Vertical Communication with PROFINET: Future-Ready for Digital Transformation

  • Post category:PI NEWS
  • Reading time:4 mins read

The strategic focus of digital transformation lies in predictive maintenance, adaptive manufacturing, and integrated quality control. Productivity gains and cost savings result from the use of advanced digital solutions such as AI-based analytics and digital twins.


All these technologies have one thing in common: they run at the IT level and require access to vast amounts of data from the production process, generated by field devices at the OT level. This vertical communication is therefore an essential prerequisite for the future smart factory.

However, the established automation pyramid, with its rigid hierarchical separation of IT and OT and its distinct communication networks, has so far hindered this development. After all, flexible data exchange requires open and continuous data highways —converged networks.

PROFINET already meets many of these requirements today and is therefore, not without reason, the number one choice in the OT world.

Security and Semantics Take Center Stage

For vertical communication, however, two other topics are of crucial importance in addition to connectivity: cybersecurity and semantics. In the traditional factory, the IT/OT boundary acts like an implicit cell protection, and the issue of access control is thus handled by gateways and firewalls with correspondingly complex configuration. With a converged network, these barriers are eliminated. Access control must be handled directly at the communication endpoint: the field device. The PROFINET security features of authentication and access control are available for this purpose. This creates the prerequisite for consistent and centralized user management.

Also effortless data semantics are a must-have for vertical communication. In contrast, when accessing data via a classic serial fieldbus, the user receives only the data value. The semantics are buried in a user manual. IT applications, however, expect data objects consisting of data and metadata. Today, OPC UA is the dominant middleware in the IT sector when it comes to information models and information exchange. So, when data is transmitted upward via the fieldbus, it must first be semantically enriched in an edge device and converted to OPC UA. Here, a distinction must be made between internal and external semantics:

  • Internal semantics encompasses all metadata resulting from an internal device model; for a measured value, this includes, for example, the data type, the physical unit, or the value range.
  • External semantics encompasses application-specific information derived from application engineering, e.g., that the measured value pertains to the flow of the heating system for boiler 3.

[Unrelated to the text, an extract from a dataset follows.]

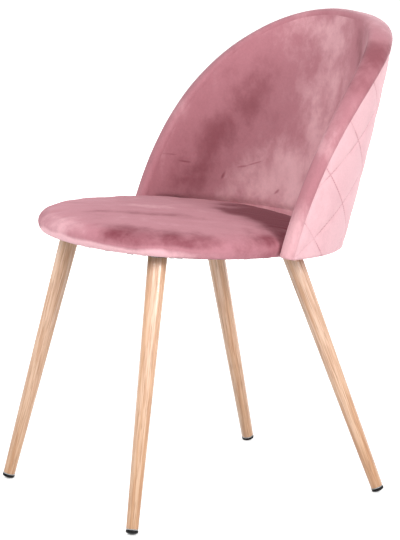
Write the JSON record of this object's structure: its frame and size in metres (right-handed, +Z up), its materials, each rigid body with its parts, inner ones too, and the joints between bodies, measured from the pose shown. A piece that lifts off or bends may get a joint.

In today’s edge applications, this semantic enrichment of data is largely performed manually. This involves significant effort and is correspondingly inflexible.

Semantic Interoperability

Internal semantics are device-specific and can therefore be imported automatically from the device description file (PROFINET GSD). With OPC UA Part 30144, extended keywords are available in the GSD to describe the data available on the device, along with their semantic mapping to an information model. This enables a generic information model and automated processing at the edge.

The plant’s engineering tool is the primary source for the external semantics. An automated import for vertical communication is possible via the device’s corresponding parameterization data. These standardize the PROFINET Profile(s) with the associated OPC Companion Specification(s).

Meanwhile, larger devices such as robots and drives are also coming onto the market, which in addition to PROFINET, also feature an integrated OPC UA server for vertical communication. Here too, device manufacturers and app developers benefit from the standardized information models derived from the PROFINET Companion Specifications. These ensure semantic interoperability and thereby reduce costs for devices and applications.

The Path via Edge Devices

But what happens in brownfield installations with older devices or with new field devices featuring Single-Pair Ethernet (SPE) and power supply via the two-wire line (P0DL)? For such constrained devices, vertical communication via edge devices is the only option.

With the introduction of SXP in PROFINET V2.5, the requirements of vertical communication are also addressed. It provides new, powerful communication channels and enables efficient data- and event-driven communication.

The solution toolkit now includes the edge, OPC UA servers on devices, and standardized information models. The edge is a key component for integrating constrained devices, such as those now entering the market in the form of SPE devices. This also enables the gradual migration from brownfield installations to smarter factories.

With these new components in the PROFINET ecosystem, data can be made available more flexibly and cost-effectively, paving the way for smart digital solutions. This applies regardless of whether you are planning a smart factory or wish to further develop your existing production through the use of advanced digital solutions. With PROFINET and its associated ecosystem, a scalable solution is available that covers all aspects of vertical communication. It is also important for device manufacturers that, with PROFINET, are relying on a solution that is both compatible and future-proof.